My application is using O_DIRECT for flushing 2MB worth of data directly to a 3-way-stripe storage (mounted as an lvm volume)..
I am getting a very pathetic write speed on this storage. The iostat shows that the large request size is being broken into smaller ones.
avgrq-sz is <20... There aren't much read on that drive.
It takes around 2 seconds to flush down 2MB worth of contiguous memory blocks (using mlock to assure that), sector aligned (using posix_memalign), whereas tests with dd and iozone rate the storage capable of > 20Mbps of write speed.
I would appreciate any clues on how to investigate this issue further.
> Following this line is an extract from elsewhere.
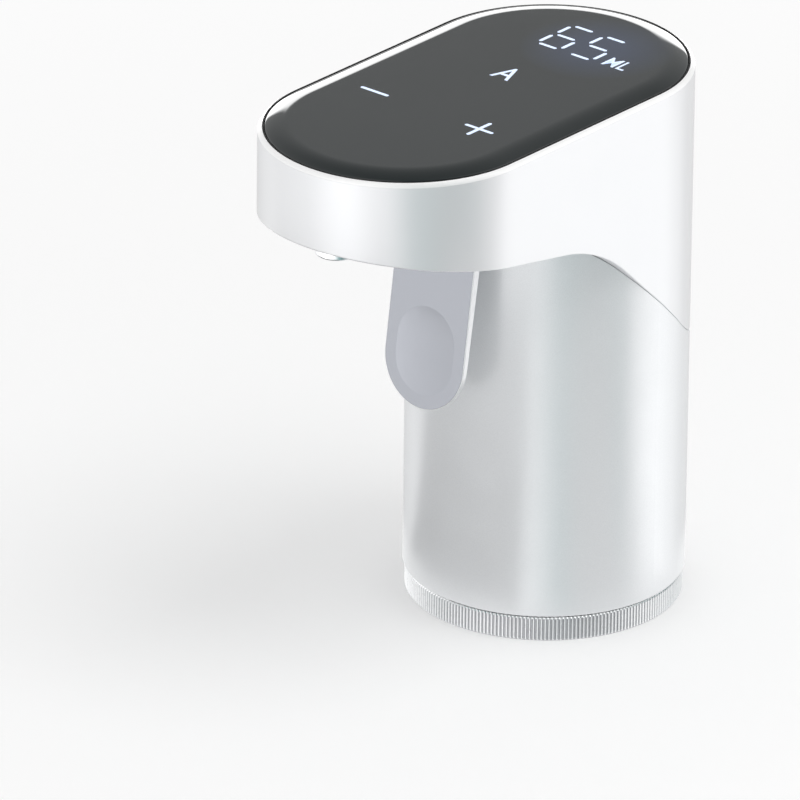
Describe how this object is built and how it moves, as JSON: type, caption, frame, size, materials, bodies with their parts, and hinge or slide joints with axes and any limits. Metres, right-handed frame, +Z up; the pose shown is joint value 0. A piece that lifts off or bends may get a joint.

PS: If this is not the right forum for this query, I would appreciate indicators to a one that could be helpful.
Thanks.
Write IO breakups on linux?
The disk itself may have a maximum request size, there is a tradeoff being block size and latency (the bigger the request being sent to the disk the longer it will likely take to to be consumed) and there can be constraints on how much vectored I/O a driver can consume in a single request. Given all the above, the kernel is going to "break up" single requests that are too large when submitting further down the stack.
I would appreciate any clues on how to investigate this issue further.
Unfortunately it's hard to say why the avgrq-sz is so small (if its in sectors that about 10KBytes per I/O) without seeing the code actually submitting the I/O (maybe your program is submitting 10KByte buffers?). We also don't know if iozone and dd were using O_DIRECT during the questioners test. If they weren't then their I/O would have been going into the write back cache and then streamed out later and the kernel can do that in a more optimal fashion.
Note: Using O_DIRECT is NOT a go faster stripe. In the right circumstances O_DIRECT can lower overhead BUT writing O_DIRECTly to do disk increases the pressure on you to submit I/O in parallel (e.g. via AIO/io_uring or via multiple processes/threads) if you want to reach the highest possible throughput because you have robbed the kernel of its best way of creating parallel submission to the device for you.